Nutation subtly changes the axial tilt of Earth with respect to the ecliptic plane, shifting the major circles of latitude that are defined by the Earth's tilt (the tropical circles and the polar circles).

In the case of Earth, the principal sources of tidal force are the Sun and Moon, which continuously change location relative to each other and thus cause nutation in Earth's axis. The largest component of Earth's nutation has a period of 18.6 years, the same as that of the precession of the Moon's orbital nodes. However, there are other significant periodic terms that must be accounted for depending upon the desired accuracy of the result. A mathematical description (set of equations) that represents nutation is called a "theory of nutation". In the theory, parameters are adjusted in a more or less ad hoc method to obtain the best fit to data. Simple rigid body dynamics do not give the best theory; one has to account for deformations of the Earth, including mantle inelasticity and changes in the core–mantle boundary.

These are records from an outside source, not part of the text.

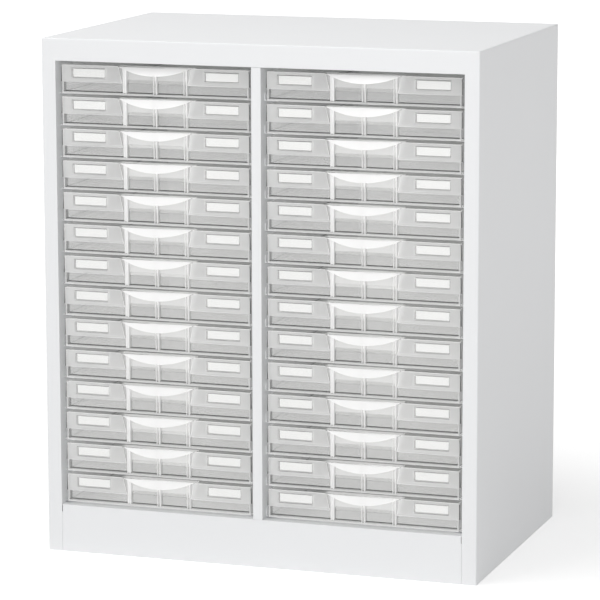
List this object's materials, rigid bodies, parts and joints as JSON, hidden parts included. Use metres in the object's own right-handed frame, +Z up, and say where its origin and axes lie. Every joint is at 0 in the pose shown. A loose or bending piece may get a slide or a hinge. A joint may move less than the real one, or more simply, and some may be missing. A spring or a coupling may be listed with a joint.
{
  "type": "shallow drawer cabinet",
  "caption": "Free-standing white steel document cabinet with two columns of shallow clear-plastic sliding drawers, hooded centre pulls, label pockets and a plain plinth.",
  "frame": {"origin": "on the floor, under the middle of the cabinet", "axes": "+Z up, +Y to the rear, +X to the right as seen from the front; drawers open along -Y"},
  "size_m": [0.605, 0.4, 0.7],
  "materials": {
    "cabinet_paint": "white powder coat, satin",
    "inner_paint": "white powder coat, satin",
    "label_card": "white card, matt",
    "clear_plastic": "clear moulded polystyrene, glossy"
  },
  "bodies": {
    "cabinet": {"outer_shell": "cabinet_paint", "back_panel": "cabinet_paint", "bottom_panel": "cabinet_paint", "kick_plate": "cabinet_paint", "centre_partition": "cabinet_paint", "left_runner_wall": "cabinet_paint", "right_runner_wall": "cabinet_paint", "runners_left_outer": "inner_paint", "runners_left_inner": "inner_paint", "runners_right_inner": "inner_paint", "runners_right_outer": "inner_paint"},
    "drawer_left_01": {"tray_left_01": "clear_plastic"},
    "drawer_left_02": {"tray_left_02": "clear_plastic"},
    "drawer_left_03": {"tray_left_03": "clear_plastic"},
    "drawer_left_04": {"tray_left_04": "clear_plastic"},
    "drawer_left_05": {"tray_left_05": "clear_plastic"},
    "drawer_left_06": {"tray_left_06": "clear_plastic"},
    "drawer_left_07": {"tray_left_07": "clear_plastic"},
    "drawer_left_08": {"tray_left_08": "clear_plastic"},
    "drawer_left_09": {"tray_left_09": "clear_plastic"},
    "drawer_left_10": {"tray_left_10": "clear_plastic"},
    "drawer_left_11": {"tray_left_11": "clear_plastic"},
    "drawer_left_12": {"tray_left_12": "clear_plastic"},
    "drawer_left_13": {"tray_left_13": "clear_plastic"},
    "drawer_left_14": {"tray_left_14": "clear_plastic"},
    "drawer_right_01": {"tray_right_01": "clear_plastic"},
    "drawer_right_02": {"tray_right_02": "clear_plastic"},
    "drawer_right_03": {"tray_right_03": "clear_plastic"},
    "drawer_right_04": {"tray_right_04": "clear_plastic"},
    "drawer_right_05": {"tray_right_05": "clear_plastic"},
    "drawer_right_06": {"tray_right_06": "clear_plastic"},
    "drawer_right_07": {"tray_right_07": "clear_plastic"},
    "drawer_right_08": {"tray_right_08": "clear_plastic"},
    "drawer_right_09": {"tray_right_09": "clear_plastic"},
    "drawer_right_10": {"tray_right_10": "clear_plastic"},
    "drawer_right_11": {"tray_right_11": "clear_plastic"},
    "drawer_right_12": {"tray_right_12": "clear_plastic"},
    "drawer_right_13": {"tray_right_13": "clear_plastic"},
    "drawer_right_14": {"tray_right_14": "clear_plastic"}
  },
  "joints": [
    {"name": "drawer_left_01_slide", "type": "slide", "parent": "cabinet", "child": "drawer_left_01", "axis": [0, -1, 0], "range_m": [0, 0.3]},
    {"name": "drawer_left_02_slide", "type": "slide", "parent": "cabinet", "child": "drawer_left_02", "axis": [0, -1, 0], "range_m": [0, 0.3]},
    {"name": "drawer_left_03_slide", "type": "slide", "parent": "cabinet", "child": "drawer_left_03", "axis": [0, -1, 0], "range_m": [0, 0.3]},
    {"name": "drawer_left_04_slide", "type": "slide", "parent": "cabinet", "child": "drawer_left_04", "axis": [0, -1, 0], "range_m": [0, 0.3]},
    {"name": "drawer_left_05_slide", "type": "slide", "parent": "cabinet", "child": "drawer_left_05", "axis": [0, -1, 0], "range_m": [0, 0.3]},
    {"name": "drawer_left_06_slide", "type": "slide", "parent": "cabinet", "child": "drawer_left_06", "axis": [0, -1, 0], "range_m": [0, 0.3]},
    {"name": "drawer_left_07_slide", "type": "slide", "parent": "cabinet", "child": "drawer_left_07", "axis": [0, -1, 0], "range_m": [0, 0.3]},
    {"name": "drawer_left_08_slide", "type": "slide", "parent": "cabinet", "child": "drawer_left_08", "axis": [0, -1, 0], "range_m": [0, 0.3]},
    {"name": "drawer_left_09_slide", "type": "slide", "parent": "cabinet", "child": "drawer_left_09", "axis": [0, -1, 0], "range_m": [0, 0.3]},
    {"name": "drawer_left_10_slide", "type": "slide", "parent": "cabinet", "child": "drawer_left_10", "axis": [0, -1, 0], "range_m": [0, 0.3]},
    {"name": "drawer_left_11_slide", "type": "slide", "parent": "cabinet", "child": "drawer_left_11", "axis": [0, -1, 0], "range_m": [0, 0.3]},
    {"name": "drawer_left_12_slide", "type": "slide", "parent": "cabinet", "child": "drawer_left_12", "axis": [0, -1, 0], "range_m": [0, 0.3]},
    {"name": "drawer_left_13_slide", "type": "slide", "parent": "cabinet", "child": "drawer_left_13", "axis": [0, -1, 0], "range_m": [0, 0.3]},
    {"name": "drawer_left_14_slide", "type": "slide", "parent": "cabinet", "child": "drawer_left_14", "axis": [0, -1, 0], "range_m": [0, 0.3]},
    {"name": "drawer_right_01_slide", "type": "slide", "parent": "cabinet", "child": "drawer_right_01", "axis": [0, -1, 0], "range_m": [0, 0.3]},
    {"name": "drawer_right_02_slide", "type": "slide", "parent": "cabinet", "child": "drawer_right_02", "axis": [0, -1, 0], "range_m": [0, 0.3]},
    {"name": "drawer_right_03_slide", "type": "slide", "parent": "cabinet", "child": "drawer_right_03", "axis": [0, -1, 0], "range_m": [0, 0.3]},
    {"name": "drawer_right_04_slide", "type": "slide", "parent": "cabinet", "child": "drawer_right_04", "axis": [0, -1, 0], "range_m": [0, 0.3]},
    {"name": "drawer_right_05_slide", "type": "slide", "parent": "cabinet", "child": "drawer_right_05", "axis": [0, -1, 0], "range_m": [0, 0.3]},
    {"name": "drawer_right_06_slide", "type": "slide", "parent": "cabinet", "child": "drawer_right_06", "axis": [0, -1, 0], "range_m": [0, 0.3]},
    {"name": "drawer_right_07_slide", "type": "slide", "parent": "cabinet", "child": "drawer_right_07", "axis": [0, -1, 0], "range_m": [0, 0.3]},
    {"name": "drawer_right_08_slide", "type": "slide", "parent": "cabinet", "child": "drawer_right_08", "axis": [0, -1, 0], "range_m": [0, 0.3]},
    {"name": "drawer_right_09_slide", "type": "slide", "parent": "cabinet", "child": "drawer_right_09", "axis": [0, -1, 0], "range_m": [0, 0.3]},
    {"name": "drawer_right_10_slide", "type": "slide", "parent": "cabinet", "child": "drawer_right_10", "axis": [0, -1, 0], "range_m": [0, 0.3]},
    {"name": "drawer_right_11_slide", "type": "slide", "parent": "cabinet", "child": "drawer_right_11", "axis": [0, -1, 0], "range_m": [0, 0.3]},
    {"name": "drawer_right_12_slide", "type": "slide", "parent": "cabinet", "child": "drawer_right_12", "axis": [0, -1, 0], "range_m": [0, 0.3]},
    {"name": "drawer_right_13_slide", "type": "slide", "parent": "cabinet", "child": "drawer_right_13", "axis": [0, -1, 0], "range_m": [0, 0.3]},
    {"name": "drawer_right_14_slide", "type": "slide", "parent": "cabinet", "child": "drawer_right_14", "axis": [0, -1, 0], "range_m": [0, 0.3]}
  ]
}
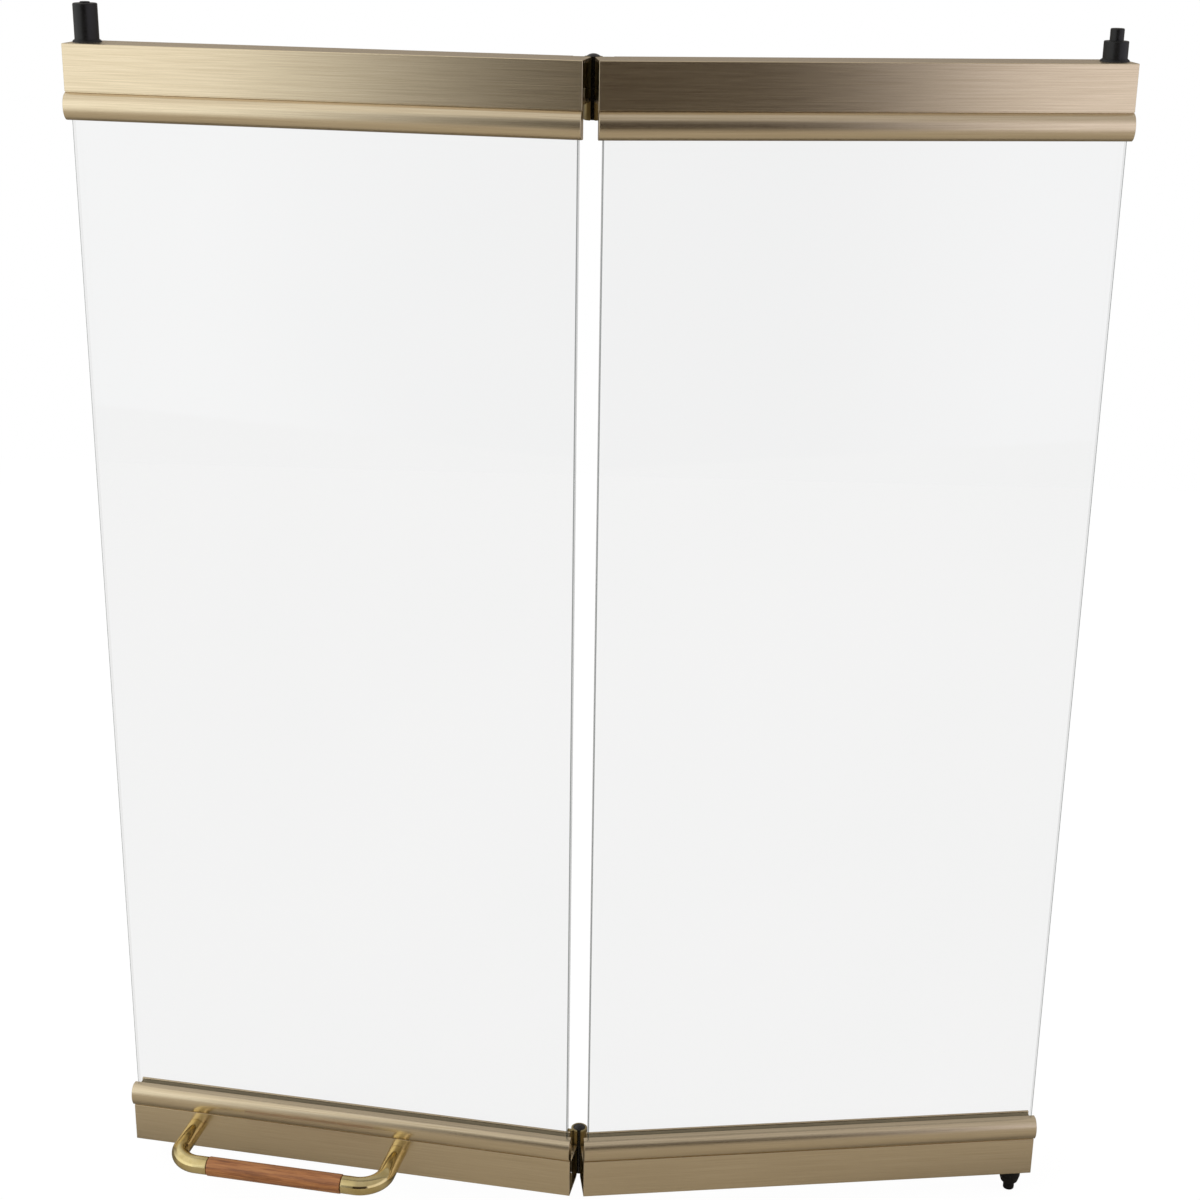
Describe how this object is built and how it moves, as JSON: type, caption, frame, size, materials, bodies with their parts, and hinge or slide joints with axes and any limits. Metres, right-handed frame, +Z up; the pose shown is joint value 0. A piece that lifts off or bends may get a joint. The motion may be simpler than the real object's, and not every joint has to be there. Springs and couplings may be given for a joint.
{
  "type": "bi-fold fireplace glass door",
  "caption": "Bi-fold fireplace glass screen: framed clear panes on hinges, with sprung top pins, a fixed lower pivot and a brass and wood pull handle.",
  "frame": {"origin": "centre of the lower pivot pin's shoulder, where it bears on the bracket below", "axes": "+Z up, +Y to the rear (fire side), +X along the opening from the guide-peg end to the pivot end"},
  "size_m": [0.4472, 0.0735, 0.5648],
  "materials": {
    "glass": "clear tempered",
    "rail_gold": "satin brushed champagne-gold anodised",
    "glazing_vinyl": "matte grey vinyl",
    "hinge_bronze": "antique bronze",
    "hinge_pin_black": "black oxide",
    "black_nylon": "moulded nylon, satin",
    "screw_steel": "zinc plated",
    "spring_steel": "bright spring wire",
    "handle_brass": "polished",
    "grip_wood": "oiled reddish brown"
  },
  "bodies": {
    "pivot_panel": {"right_glass": "glass", "right_top_rail": "rail_gold", "right_bottom_rail": "rail_gold", "right_top_glazing": "glazing_vinyl", "right_bottom_glazing": "glazing_vinyl", "upper_hinge_pivot_leaf": "hinge_bronze", "lower_hinge_pivot_leaf": "hinge_bronze", "upper_hinge_pin": "hinge_pin_black", "lower_hinge_pin": "hinge_pin_black", "pivot_hinge_screws": "screw_steel", "top_pivot_block": "black_nylon", "top_pivot_bushing": "black_nylon", "top_pivot_spring": "spring_steel", "top_block_screw": "screw_steel", "bottom_pivot_block": "black_nylon", "bottom_pivot_pin": "black_nylon", "bottom_block_screw": "screw_steel"},
    "lead_panel": {"left_glass": "glass", "left_top_rail": "rail_gold", "left_bottom_rail": "rail_gold", "left_top_glazing": "glazing_vinyl", "left_bottom_glazing": "glazing_vinyl", "upper_hinge_lead_leaf": "hinge_bronze", "lower_hinge_lead_leaf": "hinge_bronze", "lead_hinge_screws": "screw_steel", "guide_block": "black_nylon", "guide_bushing": "black_nylon", "guide_block_screw": "screw_steel", "guide_spring": "spring_steel", "handle_outer_elbow": "handle_brass", "handle_inner_elbow": "handle_brass", "handle_grip": "grip_wood", "handle_tie_rod": "screw_steel", "handle_screws": "screw_steel", "handle_washers": "screw_steel"},
    "guide_peg": {"guide_peg": "black_nylon"},
    "top_pivot_pin": {"top_pivot_pin": "black_nylon"}
  },
  "joints": [
    {"name": "centre_fold", "type": "hinge", "parent": "pivot_panel", "child": "lead_panel", "pos_m": [-0.21468, -0.02245, 0.2771], "axis": [0, 0, -1], "range_deg": [-17.6, 158]},
    {"name": "guide_plunge", "type": "slide", "parent": "lead_panel", "child": "guide_peg", "axis": [0, 0, -1], "range_m": [0, 0.008], "stiffness_N_per_m": 400, "springref_m": -0.006, "deforming": ["guide_spring"]},
    {"name": "top_pivot_plunge", "type": "slide", "parent": "pivot_panel", "child": "top_pivot_pin", "axis": [0, 0, -1], "range_m": [0, 0.008], "stiffness_N_per_m": 400, "springref_m": -0.006, "deforming": ["top_pivot_spring"]}
  ]
}
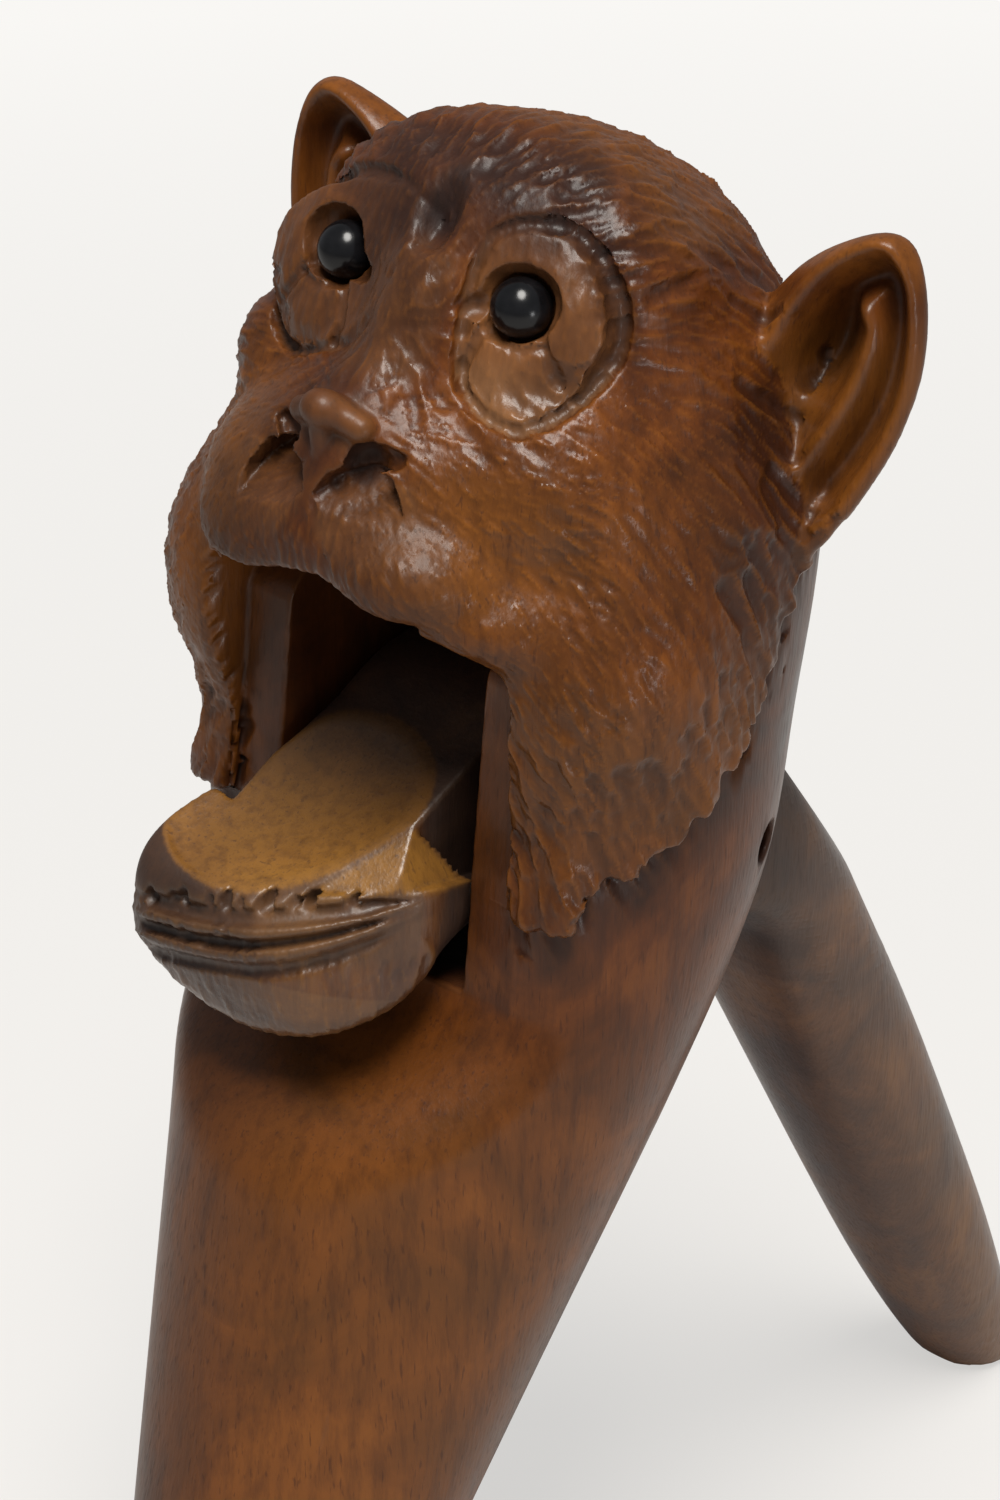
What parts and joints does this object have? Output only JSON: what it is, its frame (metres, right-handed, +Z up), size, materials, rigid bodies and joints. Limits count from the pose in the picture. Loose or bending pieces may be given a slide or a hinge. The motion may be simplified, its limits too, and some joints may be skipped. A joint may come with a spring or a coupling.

The principal term of nutation is due to the regression of the Moon's nodal line and has the same period of 6798 days (18.61 years). It reaches plus or minus 17″ in longitude and 9.2″ in obliquity. All other terms are much smaller; the next-largest, with a period of 183 days (0.5 year), has amplitudes 1.3″ and 0.6″ respectively. The periods of all terms larger than 0.0001″ (about as accurately as available technology can measure) lie between 5.5 and 6798 days; for some reason (as with ocean tidal periods) they seem to avoid the range from 34.8 to 91 days, so it is customary to split the nutation into long-period and short-period terms. The long-period terms are calculated and mentioned in the almanacs, while the additional correction due to the short-period terms is usually taken from a table. They can also be calculated from the Julian day according to IAU 2000B methodology.